- _Entries provided_
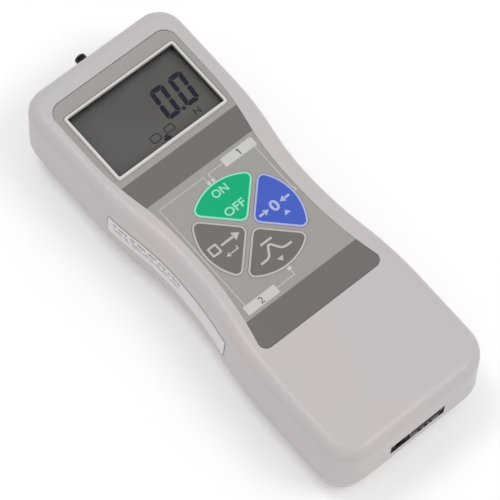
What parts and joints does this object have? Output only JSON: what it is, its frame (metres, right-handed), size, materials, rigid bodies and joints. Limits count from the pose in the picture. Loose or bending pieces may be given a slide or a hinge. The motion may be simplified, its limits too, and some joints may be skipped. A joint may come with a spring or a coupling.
{
  "type": "digital force gauge",
  "caption": "Handheld digital force gauge: waisted two-shell case, display, sector keypad, short measuring stem and end socket.",
  "frame": {"origin": "centre of the four stand-mounting threads, in the plane of the back", "axes": "+X across the case, +Y along the measuring axis towards the stem, +Z out of the front panel; the gauge lies on its back"},
  "size_m": [0.067, 0.1776, 0.0366],
  "materials": {
    "case_plastic": "fine moulded texture, warm light grey",
    "overlay_film": "satin printed film, mid grey",
    "label_paper": "satin film, pale grey",
    "bezel_plastic": "semi-gloss, off-white grey",
    "green_key": "satin green",
    "blue_key": "satin blue",
    "grey_key": "satin dark grey",
    "clear_window": "clear acrylic",
    "lcd_panel": "grey-green reflective display glass",
    "black_plastic": "moulded black",
    "conductive_rubber": "striped elastomer",
    "board_laminate": "green solder mask",
    "steel_screw": "zinc plated",
    "brass_bush": "turned brass",
    "frame_aluminium": "milled",
    "foil_gauge": "amber film",
    "stem_steel": "blackened steel",
    "battery_can": "shrink-sleeved cell",
    "socket_metal": "nickel plated",
    "contact_gold": "gold plated"
  },
  "bodies": {
    "case": {"front_case": "case_plastic", "rear_case": "case_plastic", "case_screws": "steel_screw", "side_label": "label_paper", "panel_overlay": "overlay_film", "key_switches": "black_plastic", "display_bezel": "bezel_plastic", "display_window": "clear_window", "lcd_glass": "lcd_panel", "lcd_contact_strips": "conductive_rubber", "lcd_holder": "black_plastic", "main_board": "board_laminate", "processor_chip": "black_plastic", "board_screws": "steel_screw", "load_frame": "frame_aluminium", "frame_screws": "steel_screw", "stand_bushes": "brass_bush", "cell_bracket": "frame_aluminium", "bracket_screws": "steel_screw", "cell_bolt": "steel_screw", "load_cell": "frame_aluminium", "strain_gauges": "foil_gauge", "stem_bush": "black_plastic", "battery_cells": "battery_can", "battery_holder": "black_plastic", "connector_board": "board_laminate", "connector_screws": "steel_screw", "output_socket": "socket_metal", "socket_tongue": "black_plastic", "socket_contacts": "contact_gold", "power_jack": "black_plastic"},
    "stem": {"measuring_stem": "stem_steel", "stem_lock_nut": "steel_screw"},
    "power_key": {"key_power": "green_key", "plunger_power": "black_plastic"},
    "send_key": {"key_send": "grey_key", "plunger_send": "black_plastic"},
    "peak_key": {"key_peak": "grey_key", "plunger_peak": "black_plastic"},
    "zero_key": {"key_zero": "blue_key", "plunger_zero": "black_plastic"}
  },
  "joints": [
    {"name": "stem_deflection", "type": "slide", "parent": "case", "child": "stem", "axis": [0, 1, 0], "range_m": [-0.0003, 0.0003], "stiffness_N_per_m": 16000},
    {"name": "power_press", "type": "slide", "parent": "case", "child": "power_key", "axis": [0, 0, -1], "range_m": [0, 0.00045], "stiffness_N_per_m": 3000},
    {"name": "send_press", "type": "slide", "parent": "case", "child": "send_key", "axis": [0, 0, -1], "range_m": [0, 0.00045], "stiffness_N_per_m": 3000},
    {"name": "peak_press", "type": "slide", "parent": "case", "child": "peak_key", "axis": [0, 0, -1], "range_m": [0, 0.00045], "stiffness_N_per_m": 3000},
    {"name": "zero_press", "type": "slide", "parent": "case", "child": "zero_key", "axis": [0, 0, -1], "range_m": [0, 0.00045], "stiffness_N_per_m": 3000}
  ]
}
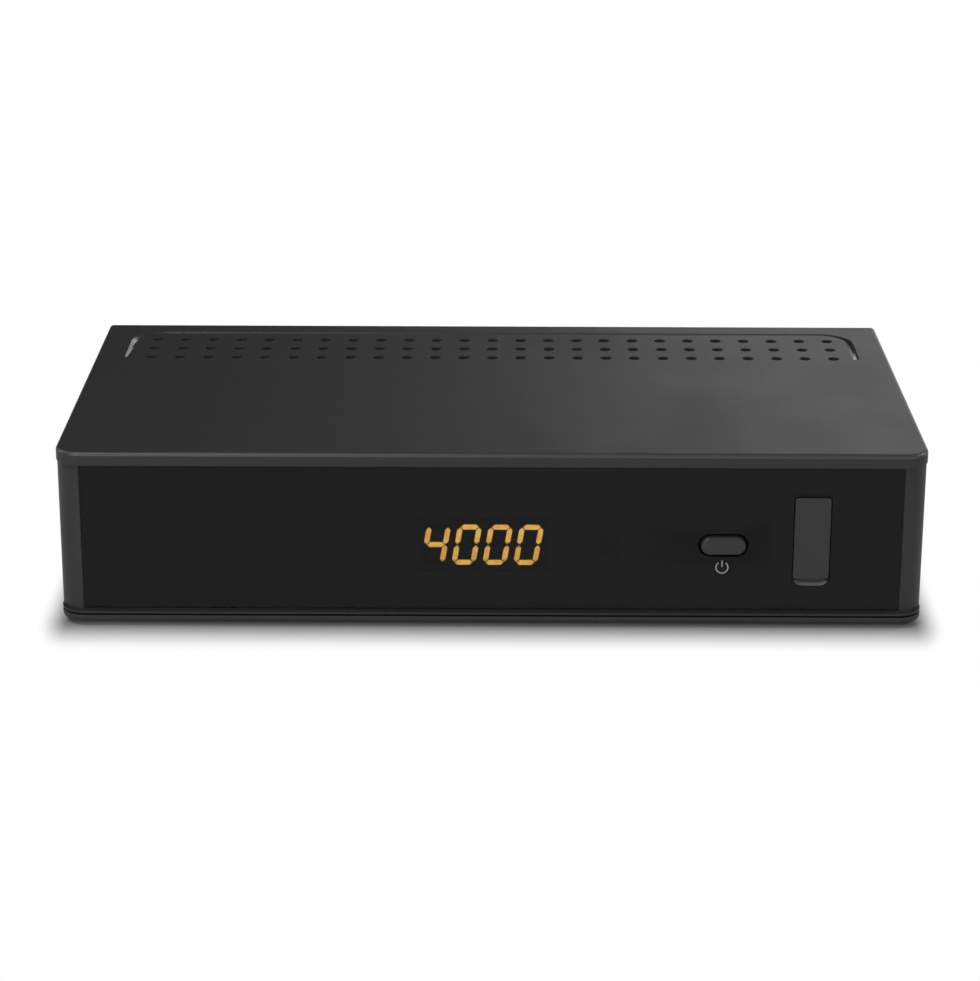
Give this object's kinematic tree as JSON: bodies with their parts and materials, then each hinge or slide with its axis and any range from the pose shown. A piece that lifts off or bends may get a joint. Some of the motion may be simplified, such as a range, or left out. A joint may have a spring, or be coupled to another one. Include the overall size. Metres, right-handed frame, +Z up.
{
  "type": "satellite television receiver",
  "caption": "Low charcoal set-top case with vented lid, gloss front window, standby button, hinged socket cover and a steel rear panel of aerial, video, audio, network and power sockets.",
  "frame": {"origin": "on the ground, in the middle of the box round the case and its rear ports", "axes": "+X across the front to the viewer's right, +Y from the front to the back, +Z up"},
  "size_m": [0.22, 0.126, 0.047],
  "materials": {
    "case_abs": "fine matt texture, charcoal",
    "window_acrylic": "polished smoked acrylic",
    "control_abs": "smooth satin, charcoal",
    "foot_rubber": "matt",
    "painted_steel": "fine powder coat, black",
    "zinc_steel": "zinc plated",
    "black_steel": "black zinc",
    "tinned_steel": "tinned sheet",
    "nickel_plate": "bright nickel",
    "gold_plate": "gold flash",
    "white_insulator": "smooth",
    "orange_insulator": "smooth",
    "black_moulding": "smooth",
    "board_laminate": "green solder mask",
    "chip_resin": "fine matt",
    "thermal_silicone": "soft matt",
    "finned_aluminium": "extruded, natural",
    "capacitor_sleeve": "shrunk sleeve",
    "display_resin": "black face",
    "lit_segment": "lit amber",
    "dark_segment": "unlit",
    "eye_resin": "infra-red resin",
    "cable_film": "flat cable film",
    "light_guide": "clear guide"
  },
  "bodies": {
    "receiver": {"top_cover": "case_abs", "base_tray": "case_abs", "front_fascia": "case_abs", "front_window": "window_acrylic", "rear_panel": "painted_steel", "rubber_feet": "foot_rubber", "case_screws": "black_steel", "tact_switch": "black_moulding", "flap_hinge_pin": "zinc_steel", "usb_shell": "nickel_plate", "usb_insert": "white_insulator", "front_board": "board_laminate", "front_board_screws": "zinc_steel", "display_body": "display_resin", "display_segments_lit": "lit_segment", "display_segments_dark": "dark_segment", "display_holder": "black_moulding", "remote_eye": "eye_resin", "front_header": "white_insulator", "ribbon_cable": "cable_film", "main_header": "white_insulator", "main_board": "board_laminate", "board_screws": "zinc_steel", "main_chip": "chip_resin", "thermal_pad": "thermal_silicone", "heat_sink": "finned_aluminium", "memory_chips": "chip_resin", "crystal_can": "nickel_plate", "capacitors": "capacitor_sleeve", "inductors": "chip_resin", "card_reader": "black_moulding", "card_reader_lid": "tinned_steel", "card_contacts": "gold_plate", "tuner_can": "tinned_steel", "tuner_lid": "tinned_steel", "lnb_in_port": "nickel_plate", "lnb_out_port": "nickel_plate", "port_insulators": "white_insulator", "port_washers": "zinc_steel", "port_nuts": "nickel_plate", "spdif_body": "orange_insulator", "spdif_sleeve": "nickel_plate", "spdif_insert": "orange_insulator", "ethernet_socket": "tinned_steel", "ethernet_lights": "light_guide", "ethernet_contacts": "gold_plate", "hdmi_shell": "nickel_plate", "hdmi_tongue": "black_moulding", "scart_socket": "black_moulding", "scart_screws": "zinc_steel", "dc_jack": "black_moulding", "dc_pin": "nickel_plate", "power_switch": "black_moulding", "switch_terminals": "tinned_steel"},
    "power_button": {"power_button": "control_abs"},
    "tact_plunger": {"tact_plunger": "white_insulator"},
    "usb_flap": {"usb_flap": "control_abs"},
    "power_rocker": {"power_rocker": "black_moulding"}
  },
  "joints": [
    {"name": "button_press", "type": "slide", "parent": "receiver", "child": "power_button", "axis": [0, 1, 0], "range_m": [0, 0.0005], "stiffness_N_per_m": 900, "springref_m": -0.0006},
    {"name": "key_press", "type": "slide", "parent": "receiver", "child": "tact_plunger", "axis": [0, 1, 0], "range_m": [0, 0.0005]},
    {"name": "flap_hinge", "type": "hinge", "parent": "receiver", "child": "usb_flap", "pos_m": [0.08115, -0.0594, 0.0329], "axis": [-1, 0, 0], "range_deg": [0, 90]},
    {"name": "rocker_tip", "type": "hinge", "parent": "receiver", "child": "power_rocker", "pos_m": [-0.088, 0.051, 0.023], "axis": [-1, 0, 0], "range_deg": [0, 22]}
  ],
  "couplings": [
    {"joint": "key_press", "follows": "button_press", "ratio": 1}
  ]
}
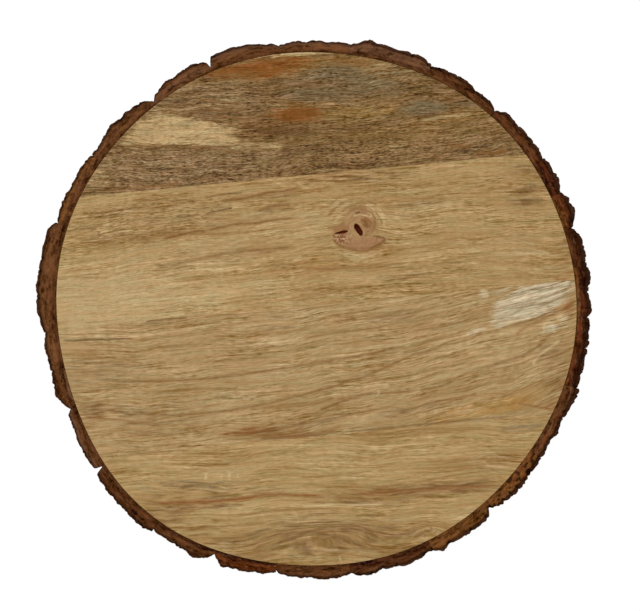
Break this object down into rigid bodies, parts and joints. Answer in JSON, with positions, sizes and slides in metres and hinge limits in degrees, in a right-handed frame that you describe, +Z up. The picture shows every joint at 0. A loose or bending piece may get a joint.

- _Stated problem_
All lines that include "axis" are to be gathered and copied.

- _Solution below_
  "frame": {"origin": "centre of the four stand-mounting threads, in the plane of the back", "axes": "+X across the case, +Y along the measuring axis towards the stem, +Z out of the front panel; the gauge lies on its back"},
    {"name": "stem_deflection", "type": "slide", "parent": "case", "child": "stem", "axis": [0, 1, 0], "range_m": [-0.0003, 0.0003], "stiffness_N_per_m": 16000},
    {"name": "power_press", "type": "slide", "parent": "case", "child": "power_key", "axis": [0, 0, -1], "range_m": [0, 0.00045], "stiffness_N_per_m": 3000},
    {"name": "send_press", "type": "slide", "parent": "case", "child": "send_key", "axis": [0, 0, -1], "range_m": [0, 0.00045], "stiffness_N_per_m": 3000},
    {"name": "peak_press", "type": "slide", "parent": "case", "child": "peak_key", "axis": [0, 0, -1], "range_m": [0, 0.00045], "stiffness_N_per_m": 3000},
    {"name": "zero_press", "type": "slide", "parent": "case", "child": "zero_key", "axis": [0, 0, -1], "range_m": [0, 0.00045], "stiffness_N_per_m": 3000}
Give this object's kinematic tree as JSON: bodies with their parts and materials, then each hinge or slide with its axis and any range from the pose shown. A piece that lifts off or bends may get a joint. Some of the motion may be simplified, such as a range, or left out. A joint may have a spring, or be coupled to another one. Include the overall size. Metres, right-handed frame, +Z up.
    {"name": "button_press", "type": "slide", "parent": "receiver", "child": "power_button", "axis": [0, 1, 0], "range_m": [0, 0.0005], "stiffness_N_per_m": 900, "springref_m": -0.0006},
    {"name": "key_press", "type": "slide", "parent": "receiver", "child": "tact_plunger", "axis": [0, 1, 0], "range_m": [0, 0.0005]},
    {"name": "flap_hinge", "type": "hinge", "parent": "receiver", "child": "usb_flap", "pos_m": [0.08115, -0.0594, 0.0329], "axis": [-1, 0, 0], "range_deg": [0, 90]},
    {"name": "rocker_tip", "type": "hinge", "parent": "receiver", "child": "power_rocker", "pos_m": [-0.088, 0.051, 0.023], "axis": [-1, 0, 0], "range_deg": [0, 22]}